Start at the line containing "for name, point, turn", stop at the line containing "obj.matrix_world = Matrix.Identity(4)", and set down every line in that stretch exactly as written, and nothing else.

======== GIVEN MATERIAL ========

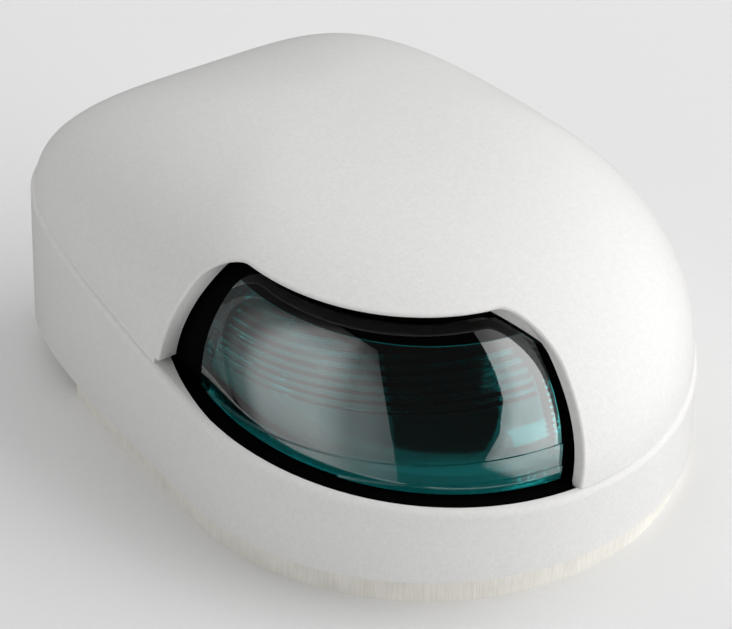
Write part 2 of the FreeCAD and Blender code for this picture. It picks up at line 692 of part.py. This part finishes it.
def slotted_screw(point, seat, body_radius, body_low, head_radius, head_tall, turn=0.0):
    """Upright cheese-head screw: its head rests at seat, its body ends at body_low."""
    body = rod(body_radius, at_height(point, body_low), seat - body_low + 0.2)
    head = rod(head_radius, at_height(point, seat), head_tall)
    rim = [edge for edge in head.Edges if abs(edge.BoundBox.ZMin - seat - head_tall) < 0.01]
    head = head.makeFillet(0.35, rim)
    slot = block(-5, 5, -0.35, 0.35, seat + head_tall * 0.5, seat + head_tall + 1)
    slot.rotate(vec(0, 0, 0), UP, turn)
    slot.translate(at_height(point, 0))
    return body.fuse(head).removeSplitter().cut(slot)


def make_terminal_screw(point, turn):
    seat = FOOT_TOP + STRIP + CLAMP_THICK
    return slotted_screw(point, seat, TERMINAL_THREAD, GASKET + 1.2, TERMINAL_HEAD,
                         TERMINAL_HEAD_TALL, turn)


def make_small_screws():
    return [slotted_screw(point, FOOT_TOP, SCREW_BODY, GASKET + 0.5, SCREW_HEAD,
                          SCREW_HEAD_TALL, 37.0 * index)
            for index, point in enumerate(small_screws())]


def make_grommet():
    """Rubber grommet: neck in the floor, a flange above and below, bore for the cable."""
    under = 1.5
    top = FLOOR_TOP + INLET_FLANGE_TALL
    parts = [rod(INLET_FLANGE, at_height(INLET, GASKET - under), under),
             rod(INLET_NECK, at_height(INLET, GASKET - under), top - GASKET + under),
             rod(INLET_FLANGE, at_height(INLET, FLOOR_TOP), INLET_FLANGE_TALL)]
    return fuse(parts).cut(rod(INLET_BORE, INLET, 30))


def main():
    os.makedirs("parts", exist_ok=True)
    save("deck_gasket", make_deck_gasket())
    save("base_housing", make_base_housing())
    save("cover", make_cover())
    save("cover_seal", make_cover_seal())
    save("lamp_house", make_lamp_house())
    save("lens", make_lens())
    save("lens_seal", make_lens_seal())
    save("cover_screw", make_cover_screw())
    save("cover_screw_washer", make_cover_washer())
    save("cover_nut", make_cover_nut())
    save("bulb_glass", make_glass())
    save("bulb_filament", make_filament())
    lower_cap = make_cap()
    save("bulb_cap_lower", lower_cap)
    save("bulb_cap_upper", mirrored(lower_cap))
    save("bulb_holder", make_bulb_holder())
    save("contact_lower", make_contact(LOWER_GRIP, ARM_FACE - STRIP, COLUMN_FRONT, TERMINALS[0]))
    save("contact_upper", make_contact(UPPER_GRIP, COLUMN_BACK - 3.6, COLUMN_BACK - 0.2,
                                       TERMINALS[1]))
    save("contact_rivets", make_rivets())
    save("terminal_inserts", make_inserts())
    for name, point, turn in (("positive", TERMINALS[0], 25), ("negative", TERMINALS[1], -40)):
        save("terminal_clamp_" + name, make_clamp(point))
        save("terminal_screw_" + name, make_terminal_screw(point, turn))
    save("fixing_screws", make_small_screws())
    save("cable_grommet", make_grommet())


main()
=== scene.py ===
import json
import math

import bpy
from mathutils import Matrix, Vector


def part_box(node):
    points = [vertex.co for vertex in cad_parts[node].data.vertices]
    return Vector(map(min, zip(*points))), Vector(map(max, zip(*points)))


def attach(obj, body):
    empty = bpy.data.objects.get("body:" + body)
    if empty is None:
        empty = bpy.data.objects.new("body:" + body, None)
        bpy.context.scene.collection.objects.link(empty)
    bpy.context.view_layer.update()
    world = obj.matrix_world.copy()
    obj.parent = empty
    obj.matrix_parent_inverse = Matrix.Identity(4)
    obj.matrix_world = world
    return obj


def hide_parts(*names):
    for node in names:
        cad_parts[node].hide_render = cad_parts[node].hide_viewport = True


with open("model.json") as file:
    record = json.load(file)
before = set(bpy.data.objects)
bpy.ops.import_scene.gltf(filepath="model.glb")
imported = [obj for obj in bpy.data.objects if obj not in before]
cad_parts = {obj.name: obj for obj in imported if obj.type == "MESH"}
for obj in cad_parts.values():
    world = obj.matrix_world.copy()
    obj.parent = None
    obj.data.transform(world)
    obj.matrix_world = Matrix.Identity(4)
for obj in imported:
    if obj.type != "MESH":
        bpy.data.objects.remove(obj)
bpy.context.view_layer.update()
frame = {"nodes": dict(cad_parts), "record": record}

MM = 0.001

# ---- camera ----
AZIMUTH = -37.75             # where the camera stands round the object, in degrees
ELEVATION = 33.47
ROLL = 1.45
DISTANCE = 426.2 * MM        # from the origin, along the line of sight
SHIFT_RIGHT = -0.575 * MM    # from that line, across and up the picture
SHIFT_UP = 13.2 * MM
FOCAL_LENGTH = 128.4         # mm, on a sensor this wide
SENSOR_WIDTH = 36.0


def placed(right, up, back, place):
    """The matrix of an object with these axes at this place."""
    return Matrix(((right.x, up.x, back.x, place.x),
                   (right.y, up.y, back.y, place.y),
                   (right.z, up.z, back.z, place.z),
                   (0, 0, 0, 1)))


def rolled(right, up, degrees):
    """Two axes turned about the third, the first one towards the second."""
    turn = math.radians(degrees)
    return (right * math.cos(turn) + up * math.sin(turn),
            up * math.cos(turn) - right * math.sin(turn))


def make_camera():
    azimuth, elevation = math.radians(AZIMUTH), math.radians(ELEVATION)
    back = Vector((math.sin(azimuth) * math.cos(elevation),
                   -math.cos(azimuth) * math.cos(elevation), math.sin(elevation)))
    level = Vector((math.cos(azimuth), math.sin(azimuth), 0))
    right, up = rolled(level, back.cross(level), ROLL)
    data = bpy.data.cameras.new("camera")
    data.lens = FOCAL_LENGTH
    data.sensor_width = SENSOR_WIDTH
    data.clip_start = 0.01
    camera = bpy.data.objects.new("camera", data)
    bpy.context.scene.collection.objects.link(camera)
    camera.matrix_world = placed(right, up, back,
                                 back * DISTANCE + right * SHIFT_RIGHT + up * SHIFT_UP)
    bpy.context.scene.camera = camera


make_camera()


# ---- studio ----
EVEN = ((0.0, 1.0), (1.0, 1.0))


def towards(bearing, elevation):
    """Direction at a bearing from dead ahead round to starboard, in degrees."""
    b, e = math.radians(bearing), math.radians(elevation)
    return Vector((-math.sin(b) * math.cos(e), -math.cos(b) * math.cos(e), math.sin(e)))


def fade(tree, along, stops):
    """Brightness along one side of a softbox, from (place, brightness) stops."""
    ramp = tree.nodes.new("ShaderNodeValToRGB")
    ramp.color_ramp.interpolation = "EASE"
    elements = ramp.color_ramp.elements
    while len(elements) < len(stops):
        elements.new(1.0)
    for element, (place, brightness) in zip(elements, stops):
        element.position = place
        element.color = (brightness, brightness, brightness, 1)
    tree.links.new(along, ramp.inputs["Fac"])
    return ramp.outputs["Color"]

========

*WORKED ANSWER*
    for name, point, turn in (("positive", TERMINALS[0], 25), ("negative", TERMINALS[1], -40)):
        save("terminal_clamp_" + name, make_clamp(point))
        save("terminal_screw_" + name, make_terminal_screw(point, turn))
    save("fixing_screws", make_small_screws())
    save("cable_grommet", make_grommet())


main()
=== scene.py ===
import json
import math

import bpy
from mathutils import Matrix, Vector


def part_box(node):
    points = [vertex.co for vertex in cad_parts[node].data.vertices]
    return Vector(map(min, zip(*points))), Vector(map(max, zip(*points)))


def attach(obj, body):
    empty = bpy.data.objects.get("body:" + body)
    if empty is None:
        empty = bpy.data.objects.new("body:" + body, None)
        bpy.context.scene.collection.objects.link(empty)
    bpy.context.view_layer.update()
    world = obj.matrix_world.copy()
    obj.parent = empty
    obj.matrix_parent_inverse = Matrix.Identity(4)
    obj.matrix_world = world
    return obj


def hide_parts(*names):
    for node in names:
        cad_parts[node].hide_render = cad_parts[node].hide_viewport = True


with open("model.json") as file:
    record = json.load(file)
before = set(bpy.data.objects)
bpy.ops.import_scene.gltf(filepath="model.glb")
imported = [obj for obj in bpy.data.objects if obj not in before]
cad_parts = {obj.name: obj for obj in imported if obj.type == "MESH"}
for obj in cad_parts.values():
    world = obj.matrix_world.copy()
    obj.parent = None
    obj.data.transform(world)
    obj.matrix_world = Matrix.Identity(4)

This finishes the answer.